Oui, nous délirons, nous sommes des coeurs insensés, lorsque nous rêvons d'un Dieu qui ne connaîtrait pas la dureté de notre condition humaine, qui ne s'exposerait pas à nos coups et à être condamné à mort, nous délirons lorsque nous refusons d'admettre qu'en la personne de son Messie il vient à nous encore après avoir été jugé par nous et tué par nous. "N'est-ce point là ce que devait souffrir le Messie et entrer dans sa gloire ?" Dans notre délire, nous imaginons que nous connaissons Dieu, quand nous lui refusons de venir à nous comme un souffrant. En réalité, nous sommes alors aveuglés et nous avançons sur notre chemin, occupés à nous entretenir de nos illusions, le visage triste. Nous sommes enfermés dans nos espérances de puissance, nous oublions simplement que Dieu se soumet à la plus extrême faiblesse, qu'il vient la faire sienne, qu'il y pénètre, avant d'en sortir victorieux.

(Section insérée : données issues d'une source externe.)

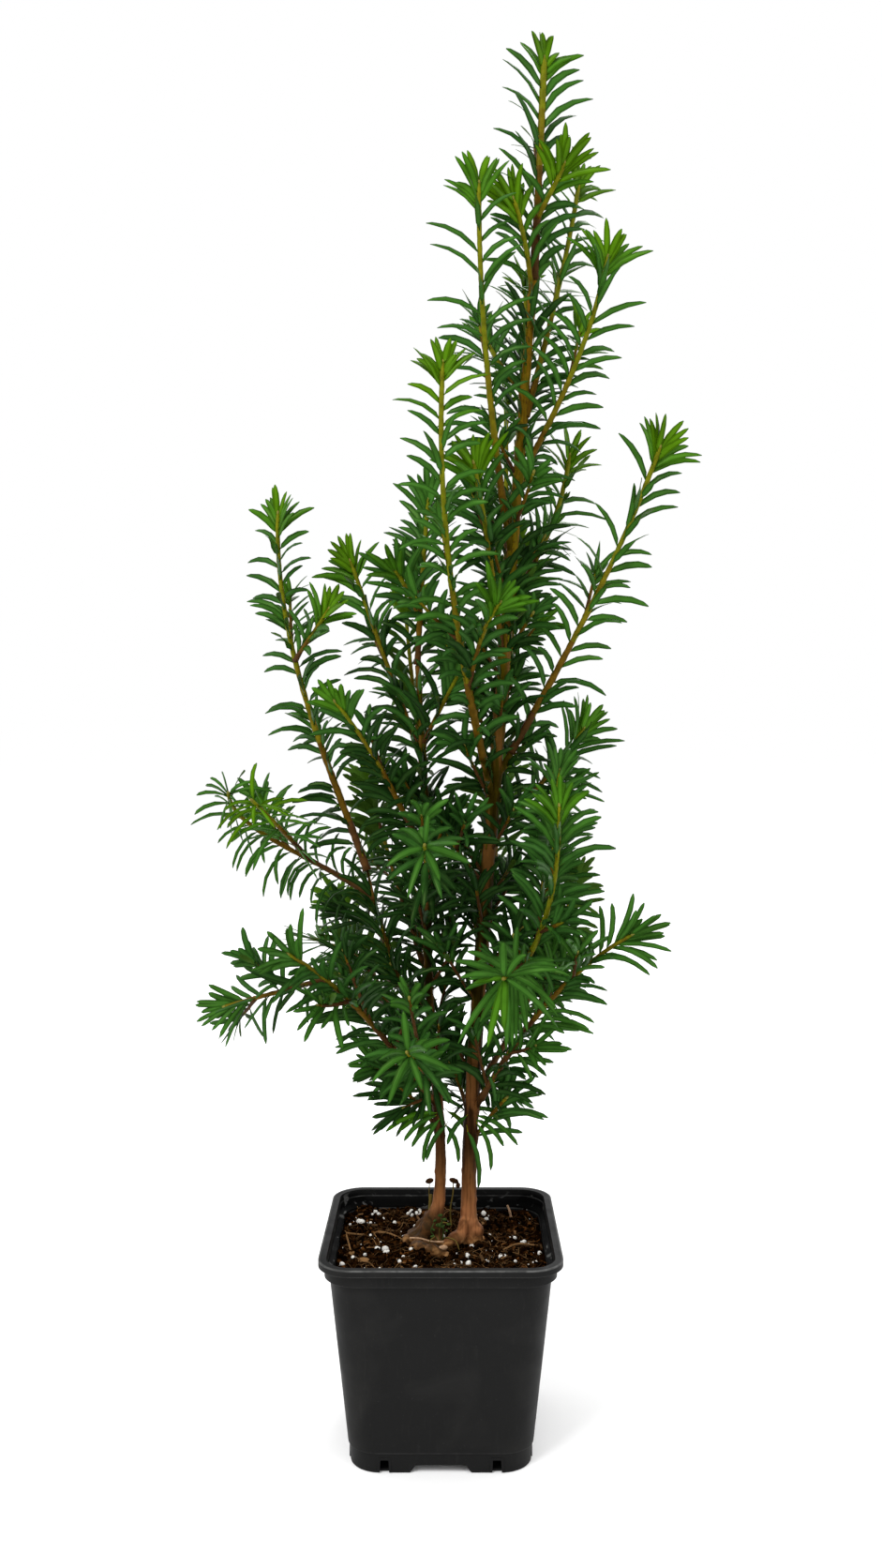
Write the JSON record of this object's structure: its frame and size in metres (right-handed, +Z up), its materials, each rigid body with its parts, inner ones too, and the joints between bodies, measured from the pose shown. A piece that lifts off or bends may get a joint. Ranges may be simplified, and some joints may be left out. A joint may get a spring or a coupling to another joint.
{
  "type": "english yew in a pot",
  "caption": "Young English yew with two stems, upright needled shoots and low spreading boughs, growing in a black square nursery pot filled with potting mix.",
  "frame": {"origin": "on the floor, under the middle of the square pot and of the crown", "axes": "+Z up along the height of the plant, -Y is the front, +X to the right seen from the front"},
  "size_m": [0.231, 0.2201, 0.6631],
  "materials": {
    "pot_plastic": "moulded black plastic, dull, with fine scuffs and a little dust",
    "potting_mix": "moist dark brown bark and peat crumbs",
    "stem_bark": "smooth brown bark with fine ridges and flakes, paler at the root crown",
    "young_wood": "orange-brown to yellow-green shoot skin, ribbed lengthwise",
    "needles": "leathery needles, glossy dark green above and bright yellow-green at the shoot tips"
  },
  "bodies": {
    "root": {"pot": "pot_plastic", "potting_mix": "potting_mix", "main_stem": "stem_bark", "left_stem": "stem_bark", "left_bough": "stem_bark", "bough_right_inner": "young_wood", "bough_right_outer": "young_wood", "bough_left_upper": "young_wood", "bough_left_mid": "young_wood", "bough_right_long": "young_wood", "bough_right_front": "young_wood", "bough_low_right": "young_wood", "bough_low_left": "young_wood", "bough_back_low_left": "young_wood", "bough_back_low_right": "young_wood", "bough_back_mid_right": "young_wood", "bough_back_mid_left": "young_wood", "bough_back_upper_right": "young_wood", "bough_back_upper_left": "young_wood", "bough_back_high": "young_wood", "needles_left_tall": "needles", "needles_left_arch": "needles", "needles_left_hidden": "needles", "needles_low_left_back": "needles", "needles_left_top": "needles", "needles_leader": "needles", "needles_top_left": "needles", "needles_right_inner": "needles", "needles_right_outer": "needles", "needles_left_upper": "needles", "needles_right_small": "needles", "needles_inner_front": "needles", "needles_left_mid": "needles", "needles_right_long": "needles", "needles_right_mid": "needles", "needles_right_back": "needles", "needles_right_front": "needles", "needles_low_right": "needles", "needles_front_left": "needles", "needles_low_front": "needles", "needles_low_left": "needles", "needles_inner_left": "needles", "needles_left_slim": "needles", "needles_back_low_left": "needles", "needles_back_low_right": "needles", "needles_back_mid_right": "needles", "needles_back_mid_left": "needles", "needles_back_upper_right": "needles", "needles_back_upper_left": "needles", "needles_back_high": "needles", "needles_back_top": "needles", "needles_spur_left_low": "needles", "needles_spur_left_high": "needles", "needles_spur_main_low": "needles", "needles_spur_main_mid": "needles", "needles_spur_main_high": "needles", "needles_foot_left": "needles", "needles_foot_right": "needles", "needles_foot_back": "needles"}
  },
  "joints": []
}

Le Dieu de notre foi, au contraire, lui, s'efface devant notre effort pour le saisir par les yeux, il nourrit notre coeur du pain de la foi qu'il nous partage. "Notre coeur n'était-il pas Brûlant en nous, quand il nous parlait en chemin, quand il nous ouvrait les écritures ?" Ils l'avaient reconnu quand il avait rompu le pain. Ouvrir les écritures, rompre le pain, c'est tout un. Le pain rompu, les écritures ouvertes, tels sont tout ensemble la source et le fruit de la foi, les vivres qui nous sont offerts sur le chemin où nous avançons avec Jésus, en allant comme lui, avec lui, sans cesse, toujours plus loin. Nous n'arrêtons ce Dieu, pour qu'il reste avec nous, que pour qu'il réside dans notre coeur, ce coeur si prompt à être insensé, ce coeur qu'il change en un coeur qui croit.